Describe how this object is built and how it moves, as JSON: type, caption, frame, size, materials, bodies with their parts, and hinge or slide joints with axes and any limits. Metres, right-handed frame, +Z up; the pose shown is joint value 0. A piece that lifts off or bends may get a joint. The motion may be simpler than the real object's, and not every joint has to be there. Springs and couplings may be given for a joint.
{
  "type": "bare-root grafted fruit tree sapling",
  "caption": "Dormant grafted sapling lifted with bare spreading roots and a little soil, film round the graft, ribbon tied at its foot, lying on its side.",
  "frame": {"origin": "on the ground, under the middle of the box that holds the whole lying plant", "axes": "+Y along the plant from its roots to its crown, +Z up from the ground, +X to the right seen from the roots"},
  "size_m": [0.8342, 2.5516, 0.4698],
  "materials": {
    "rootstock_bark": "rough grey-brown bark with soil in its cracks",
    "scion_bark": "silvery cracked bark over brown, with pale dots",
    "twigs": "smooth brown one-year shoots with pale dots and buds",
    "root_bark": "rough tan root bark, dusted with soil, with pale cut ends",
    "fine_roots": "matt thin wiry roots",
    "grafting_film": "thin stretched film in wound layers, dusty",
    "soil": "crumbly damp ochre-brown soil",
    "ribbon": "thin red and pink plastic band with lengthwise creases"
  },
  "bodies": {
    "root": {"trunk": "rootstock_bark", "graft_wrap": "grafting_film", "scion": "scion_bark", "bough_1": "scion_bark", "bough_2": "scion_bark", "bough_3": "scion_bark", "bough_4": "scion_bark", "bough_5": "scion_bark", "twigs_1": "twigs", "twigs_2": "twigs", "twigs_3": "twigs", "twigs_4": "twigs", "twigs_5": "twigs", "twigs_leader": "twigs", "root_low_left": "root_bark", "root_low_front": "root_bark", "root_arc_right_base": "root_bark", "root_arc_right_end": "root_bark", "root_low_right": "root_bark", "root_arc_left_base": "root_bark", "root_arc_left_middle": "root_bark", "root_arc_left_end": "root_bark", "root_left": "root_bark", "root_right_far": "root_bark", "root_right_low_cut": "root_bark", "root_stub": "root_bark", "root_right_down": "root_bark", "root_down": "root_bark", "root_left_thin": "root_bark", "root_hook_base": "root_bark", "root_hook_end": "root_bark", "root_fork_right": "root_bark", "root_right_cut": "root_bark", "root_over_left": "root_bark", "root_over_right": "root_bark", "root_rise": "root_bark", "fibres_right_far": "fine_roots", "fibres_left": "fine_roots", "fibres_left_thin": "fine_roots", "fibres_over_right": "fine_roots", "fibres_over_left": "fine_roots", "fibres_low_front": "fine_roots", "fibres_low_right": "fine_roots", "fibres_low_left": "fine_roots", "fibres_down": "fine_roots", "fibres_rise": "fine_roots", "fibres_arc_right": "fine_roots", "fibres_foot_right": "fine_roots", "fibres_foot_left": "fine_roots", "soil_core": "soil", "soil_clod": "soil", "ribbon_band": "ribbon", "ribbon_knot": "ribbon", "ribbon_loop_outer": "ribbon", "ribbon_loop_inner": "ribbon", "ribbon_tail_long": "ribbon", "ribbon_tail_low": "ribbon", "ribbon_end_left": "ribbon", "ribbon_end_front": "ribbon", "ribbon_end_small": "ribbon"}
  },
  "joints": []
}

= = = = =

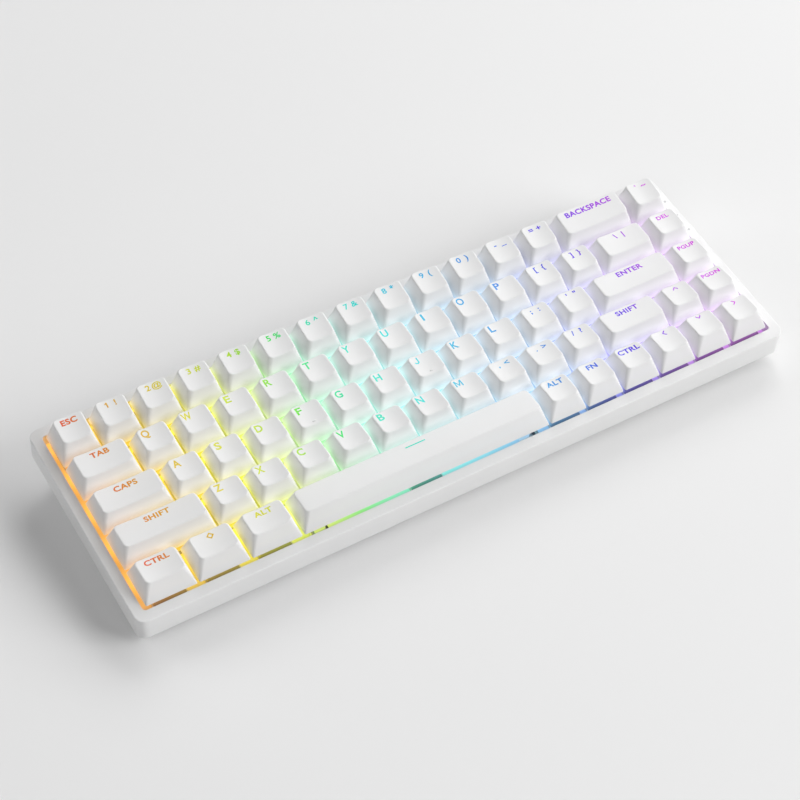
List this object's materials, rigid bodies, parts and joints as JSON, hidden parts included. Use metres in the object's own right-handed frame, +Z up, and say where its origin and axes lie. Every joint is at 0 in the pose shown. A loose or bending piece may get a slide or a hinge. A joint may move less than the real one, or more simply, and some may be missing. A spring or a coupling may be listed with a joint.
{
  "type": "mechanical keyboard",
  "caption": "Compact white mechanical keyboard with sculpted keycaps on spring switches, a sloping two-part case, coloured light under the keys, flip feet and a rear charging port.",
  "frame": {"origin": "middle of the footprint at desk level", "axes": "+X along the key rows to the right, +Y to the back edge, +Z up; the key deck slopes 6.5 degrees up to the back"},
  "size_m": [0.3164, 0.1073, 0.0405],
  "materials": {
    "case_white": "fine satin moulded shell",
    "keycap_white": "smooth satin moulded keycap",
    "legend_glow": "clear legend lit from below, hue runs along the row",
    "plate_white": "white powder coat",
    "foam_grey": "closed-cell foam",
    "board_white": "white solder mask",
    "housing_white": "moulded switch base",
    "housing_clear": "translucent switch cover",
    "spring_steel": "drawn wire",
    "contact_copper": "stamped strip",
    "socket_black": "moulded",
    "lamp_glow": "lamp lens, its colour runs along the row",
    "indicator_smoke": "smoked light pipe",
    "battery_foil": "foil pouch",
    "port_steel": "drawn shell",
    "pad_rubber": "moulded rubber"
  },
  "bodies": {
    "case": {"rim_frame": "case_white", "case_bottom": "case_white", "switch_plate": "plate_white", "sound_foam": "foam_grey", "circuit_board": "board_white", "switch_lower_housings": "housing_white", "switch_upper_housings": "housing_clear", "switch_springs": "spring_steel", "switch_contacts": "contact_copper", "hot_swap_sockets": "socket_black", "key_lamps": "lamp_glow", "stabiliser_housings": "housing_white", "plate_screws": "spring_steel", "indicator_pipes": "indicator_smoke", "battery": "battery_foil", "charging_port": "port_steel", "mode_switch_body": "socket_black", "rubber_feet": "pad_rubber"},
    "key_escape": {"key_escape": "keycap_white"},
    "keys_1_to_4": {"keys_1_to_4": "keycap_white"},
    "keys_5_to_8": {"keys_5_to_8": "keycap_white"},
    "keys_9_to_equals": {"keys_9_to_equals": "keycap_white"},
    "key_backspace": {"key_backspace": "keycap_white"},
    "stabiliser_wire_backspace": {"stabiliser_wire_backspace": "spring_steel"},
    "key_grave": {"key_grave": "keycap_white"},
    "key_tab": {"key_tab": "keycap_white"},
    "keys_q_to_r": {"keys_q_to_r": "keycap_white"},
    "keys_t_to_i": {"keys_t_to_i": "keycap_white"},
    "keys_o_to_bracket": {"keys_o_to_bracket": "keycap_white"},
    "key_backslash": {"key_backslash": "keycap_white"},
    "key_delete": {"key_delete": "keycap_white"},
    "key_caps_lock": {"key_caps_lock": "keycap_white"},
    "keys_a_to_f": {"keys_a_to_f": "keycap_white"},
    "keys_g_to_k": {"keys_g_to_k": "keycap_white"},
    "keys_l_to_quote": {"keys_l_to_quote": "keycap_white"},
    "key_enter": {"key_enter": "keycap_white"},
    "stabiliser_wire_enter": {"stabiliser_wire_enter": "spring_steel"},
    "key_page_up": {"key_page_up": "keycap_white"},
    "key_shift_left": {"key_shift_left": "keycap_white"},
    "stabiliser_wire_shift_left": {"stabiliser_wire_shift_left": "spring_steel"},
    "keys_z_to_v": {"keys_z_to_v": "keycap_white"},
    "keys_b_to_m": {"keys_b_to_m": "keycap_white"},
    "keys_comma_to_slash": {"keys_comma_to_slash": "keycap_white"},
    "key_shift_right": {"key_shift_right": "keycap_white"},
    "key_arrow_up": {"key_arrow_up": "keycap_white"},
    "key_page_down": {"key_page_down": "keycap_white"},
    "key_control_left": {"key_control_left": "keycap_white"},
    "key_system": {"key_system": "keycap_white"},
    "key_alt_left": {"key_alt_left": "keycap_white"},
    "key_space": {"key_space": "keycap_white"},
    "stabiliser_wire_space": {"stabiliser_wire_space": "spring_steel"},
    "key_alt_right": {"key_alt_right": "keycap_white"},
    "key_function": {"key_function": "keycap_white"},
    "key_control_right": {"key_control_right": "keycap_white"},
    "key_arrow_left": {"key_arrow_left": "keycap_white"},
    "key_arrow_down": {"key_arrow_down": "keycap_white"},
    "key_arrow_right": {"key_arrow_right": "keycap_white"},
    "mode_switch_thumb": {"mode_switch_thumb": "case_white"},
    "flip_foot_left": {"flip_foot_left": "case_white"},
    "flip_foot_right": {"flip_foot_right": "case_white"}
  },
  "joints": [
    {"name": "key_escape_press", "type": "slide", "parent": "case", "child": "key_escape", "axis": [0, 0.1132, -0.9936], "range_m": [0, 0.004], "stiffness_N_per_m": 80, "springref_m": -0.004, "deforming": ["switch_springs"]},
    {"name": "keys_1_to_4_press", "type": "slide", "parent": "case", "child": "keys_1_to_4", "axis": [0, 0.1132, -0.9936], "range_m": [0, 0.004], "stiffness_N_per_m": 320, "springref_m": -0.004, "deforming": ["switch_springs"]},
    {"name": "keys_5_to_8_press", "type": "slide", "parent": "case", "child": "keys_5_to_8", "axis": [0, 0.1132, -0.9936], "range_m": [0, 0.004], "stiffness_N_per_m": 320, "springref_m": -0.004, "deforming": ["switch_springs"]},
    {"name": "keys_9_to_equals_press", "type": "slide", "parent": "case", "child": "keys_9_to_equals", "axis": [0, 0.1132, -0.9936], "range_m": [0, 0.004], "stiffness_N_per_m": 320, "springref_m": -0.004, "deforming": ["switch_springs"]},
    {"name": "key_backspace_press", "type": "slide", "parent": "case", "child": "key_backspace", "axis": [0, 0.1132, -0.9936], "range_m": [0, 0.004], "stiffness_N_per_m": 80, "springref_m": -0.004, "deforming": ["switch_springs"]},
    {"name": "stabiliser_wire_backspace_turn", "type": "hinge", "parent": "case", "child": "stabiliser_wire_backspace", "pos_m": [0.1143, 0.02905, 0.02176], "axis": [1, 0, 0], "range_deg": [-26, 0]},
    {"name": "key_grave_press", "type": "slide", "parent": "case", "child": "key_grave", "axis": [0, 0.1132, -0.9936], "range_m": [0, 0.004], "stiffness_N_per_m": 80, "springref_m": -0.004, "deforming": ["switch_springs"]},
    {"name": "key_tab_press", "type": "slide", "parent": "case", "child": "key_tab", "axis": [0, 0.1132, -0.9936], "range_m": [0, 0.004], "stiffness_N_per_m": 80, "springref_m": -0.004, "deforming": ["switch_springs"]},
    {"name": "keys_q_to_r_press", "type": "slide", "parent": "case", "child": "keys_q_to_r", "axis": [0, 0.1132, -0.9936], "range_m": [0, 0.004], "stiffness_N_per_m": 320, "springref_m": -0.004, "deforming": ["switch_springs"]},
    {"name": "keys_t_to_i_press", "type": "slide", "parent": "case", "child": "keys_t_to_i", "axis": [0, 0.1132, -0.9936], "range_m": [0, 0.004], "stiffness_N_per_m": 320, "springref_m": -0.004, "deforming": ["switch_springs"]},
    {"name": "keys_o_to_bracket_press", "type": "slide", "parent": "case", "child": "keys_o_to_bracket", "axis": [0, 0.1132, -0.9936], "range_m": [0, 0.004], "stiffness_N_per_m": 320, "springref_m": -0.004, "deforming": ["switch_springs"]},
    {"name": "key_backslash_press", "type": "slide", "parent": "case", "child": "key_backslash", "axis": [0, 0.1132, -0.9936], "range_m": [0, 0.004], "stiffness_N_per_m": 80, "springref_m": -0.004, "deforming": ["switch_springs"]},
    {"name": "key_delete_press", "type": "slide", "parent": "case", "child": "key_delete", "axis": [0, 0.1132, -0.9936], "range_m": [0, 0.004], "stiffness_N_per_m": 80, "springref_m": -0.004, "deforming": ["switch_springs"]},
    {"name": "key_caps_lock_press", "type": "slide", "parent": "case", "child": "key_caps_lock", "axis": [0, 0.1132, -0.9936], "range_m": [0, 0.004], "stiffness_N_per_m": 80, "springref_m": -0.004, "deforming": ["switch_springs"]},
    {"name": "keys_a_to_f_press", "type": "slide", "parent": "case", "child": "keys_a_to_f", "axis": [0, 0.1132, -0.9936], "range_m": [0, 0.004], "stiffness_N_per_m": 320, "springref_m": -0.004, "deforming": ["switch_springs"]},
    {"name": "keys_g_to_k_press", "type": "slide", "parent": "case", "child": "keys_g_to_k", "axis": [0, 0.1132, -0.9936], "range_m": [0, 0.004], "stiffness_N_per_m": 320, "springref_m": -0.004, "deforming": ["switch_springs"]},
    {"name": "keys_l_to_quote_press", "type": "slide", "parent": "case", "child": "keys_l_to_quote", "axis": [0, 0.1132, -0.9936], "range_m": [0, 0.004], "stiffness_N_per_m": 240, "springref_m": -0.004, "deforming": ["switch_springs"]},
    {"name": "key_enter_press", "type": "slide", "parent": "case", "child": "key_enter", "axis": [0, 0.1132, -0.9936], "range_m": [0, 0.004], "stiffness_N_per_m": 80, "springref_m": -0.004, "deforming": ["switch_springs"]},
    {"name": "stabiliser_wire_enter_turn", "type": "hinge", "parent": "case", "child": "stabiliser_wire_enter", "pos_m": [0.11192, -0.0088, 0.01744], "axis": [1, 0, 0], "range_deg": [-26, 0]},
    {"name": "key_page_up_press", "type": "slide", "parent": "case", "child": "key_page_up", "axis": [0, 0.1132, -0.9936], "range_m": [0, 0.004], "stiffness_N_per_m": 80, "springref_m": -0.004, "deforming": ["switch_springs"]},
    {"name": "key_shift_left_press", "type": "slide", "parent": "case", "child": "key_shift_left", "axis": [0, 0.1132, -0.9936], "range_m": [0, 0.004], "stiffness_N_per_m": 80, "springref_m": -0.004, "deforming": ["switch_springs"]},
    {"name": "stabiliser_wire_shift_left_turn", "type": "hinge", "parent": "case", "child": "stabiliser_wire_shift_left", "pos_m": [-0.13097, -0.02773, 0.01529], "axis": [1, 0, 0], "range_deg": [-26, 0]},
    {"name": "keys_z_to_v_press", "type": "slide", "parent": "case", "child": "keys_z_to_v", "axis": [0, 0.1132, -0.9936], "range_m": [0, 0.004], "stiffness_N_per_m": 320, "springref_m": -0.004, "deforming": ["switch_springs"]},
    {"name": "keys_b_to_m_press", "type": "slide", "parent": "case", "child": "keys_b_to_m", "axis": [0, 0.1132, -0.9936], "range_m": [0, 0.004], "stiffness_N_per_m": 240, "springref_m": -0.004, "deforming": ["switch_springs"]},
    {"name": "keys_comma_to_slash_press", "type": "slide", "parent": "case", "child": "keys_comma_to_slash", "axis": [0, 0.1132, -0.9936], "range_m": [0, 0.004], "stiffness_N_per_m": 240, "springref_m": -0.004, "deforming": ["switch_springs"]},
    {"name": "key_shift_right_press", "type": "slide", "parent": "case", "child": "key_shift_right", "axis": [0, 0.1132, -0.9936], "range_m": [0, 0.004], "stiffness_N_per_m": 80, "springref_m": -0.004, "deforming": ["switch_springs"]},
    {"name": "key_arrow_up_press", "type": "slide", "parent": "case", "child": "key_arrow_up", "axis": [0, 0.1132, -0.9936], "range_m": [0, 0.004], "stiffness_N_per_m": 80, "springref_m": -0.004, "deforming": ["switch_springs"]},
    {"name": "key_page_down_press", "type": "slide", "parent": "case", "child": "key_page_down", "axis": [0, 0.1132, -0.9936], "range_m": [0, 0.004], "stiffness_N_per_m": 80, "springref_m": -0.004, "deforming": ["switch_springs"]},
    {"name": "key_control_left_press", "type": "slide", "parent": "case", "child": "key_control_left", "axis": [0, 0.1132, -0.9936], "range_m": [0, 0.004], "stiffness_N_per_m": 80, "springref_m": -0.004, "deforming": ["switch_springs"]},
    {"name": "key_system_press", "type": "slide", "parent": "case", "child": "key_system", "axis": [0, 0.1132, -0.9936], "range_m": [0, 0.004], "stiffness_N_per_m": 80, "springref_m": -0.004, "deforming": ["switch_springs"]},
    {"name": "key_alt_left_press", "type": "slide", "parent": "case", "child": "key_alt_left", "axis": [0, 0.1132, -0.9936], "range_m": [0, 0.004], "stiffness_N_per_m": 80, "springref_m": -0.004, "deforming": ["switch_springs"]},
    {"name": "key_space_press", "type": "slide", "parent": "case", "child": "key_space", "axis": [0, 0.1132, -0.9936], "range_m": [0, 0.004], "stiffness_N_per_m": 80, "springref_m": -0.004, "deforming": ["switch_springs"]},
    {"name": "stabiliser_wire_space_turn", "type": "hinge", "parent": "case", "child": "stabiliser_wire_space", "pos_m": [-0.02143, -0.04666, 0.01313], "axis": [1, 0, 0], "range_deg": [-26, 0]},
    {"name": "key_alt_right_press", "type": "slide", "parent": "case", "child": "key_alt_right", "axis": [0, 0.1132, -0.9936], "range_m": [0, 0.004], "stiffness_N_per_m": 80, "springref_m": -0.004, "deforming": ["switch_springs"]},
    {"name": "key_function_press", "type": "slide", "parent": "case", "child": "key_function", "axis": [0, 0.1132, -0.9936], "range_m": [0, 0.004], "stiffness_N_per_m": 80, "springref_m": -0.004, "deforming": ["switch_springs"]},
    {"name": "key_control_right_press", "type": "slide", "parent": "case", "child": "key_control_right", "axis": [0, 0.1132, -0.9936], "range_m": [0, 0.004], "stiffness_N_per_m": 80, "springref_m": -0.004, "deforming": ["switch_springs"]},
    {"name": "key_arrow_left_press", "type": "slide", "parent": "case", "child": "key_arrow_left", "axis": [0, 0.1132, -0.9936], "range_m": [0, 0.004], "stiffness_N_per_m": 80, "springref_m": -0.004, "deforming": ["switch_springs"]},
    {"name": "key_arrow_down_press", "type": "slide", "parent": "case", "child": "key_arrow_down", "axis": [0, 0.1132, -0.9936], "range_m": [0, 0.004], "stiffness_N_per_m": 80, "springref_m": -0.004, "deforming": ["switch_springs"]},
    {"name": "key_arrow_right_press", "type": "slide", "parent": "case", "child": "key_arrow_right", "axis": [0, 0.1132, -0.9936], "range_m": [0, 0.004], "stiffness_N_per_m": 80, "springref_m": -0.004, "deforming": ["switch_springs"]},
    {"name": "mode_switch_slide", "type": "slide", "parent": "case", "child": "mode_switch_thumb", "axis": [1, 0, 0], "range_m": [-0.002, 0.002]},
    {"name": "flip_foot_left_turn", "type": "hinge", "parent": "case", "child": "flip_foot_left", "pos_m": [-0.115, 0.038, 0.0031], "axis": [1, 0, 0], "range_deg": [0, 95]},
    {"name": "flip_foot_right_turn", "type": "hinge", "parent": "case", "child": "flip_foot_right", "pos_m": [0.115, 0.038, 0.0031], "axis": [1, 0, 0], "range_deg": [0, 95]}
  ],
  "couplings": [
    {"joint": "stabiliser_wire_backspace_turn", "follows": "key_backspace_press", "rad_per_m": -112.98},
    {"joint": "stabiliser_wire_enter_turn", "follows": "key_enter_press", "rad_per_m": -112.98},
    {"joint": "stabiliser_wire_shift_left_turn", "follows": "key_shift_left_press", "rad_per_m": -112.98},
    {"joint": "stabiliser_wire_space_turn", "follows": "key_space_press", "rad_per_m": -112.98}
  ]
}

= = = = =

EXERCISE TASK ▸ Gather each line from the entries above that includes the word "materials".

WRITTEN SOLUTION ▸
Describe how this object is built and how it moves, as JSON: type, caption, frame, size, materials, bodies with their parts, and hinge or slide joints with axes and any limits. Metres, right-handed frame, +Z up; the pose shown is joint value 0. A piece that lifts off or bends may get a joint. The motion may be simpler than the real object's, and not every joint has to be there. Springs and couplings may be given for a joint.
  "materials": {
List this object's materials, rigid bodies, parts and joints as JSON, hidden parts included. Use metres in the object's own right-handed frame, +Z up, and say where its origin and axes lie. Every joint is at 0 in the pose shown. A loose or bending piece may get a slide or a hinge. A joint may move less than the real one, or more simply, and some may be missing. A spring or a coupling may be listed with a joint.
  "materials": {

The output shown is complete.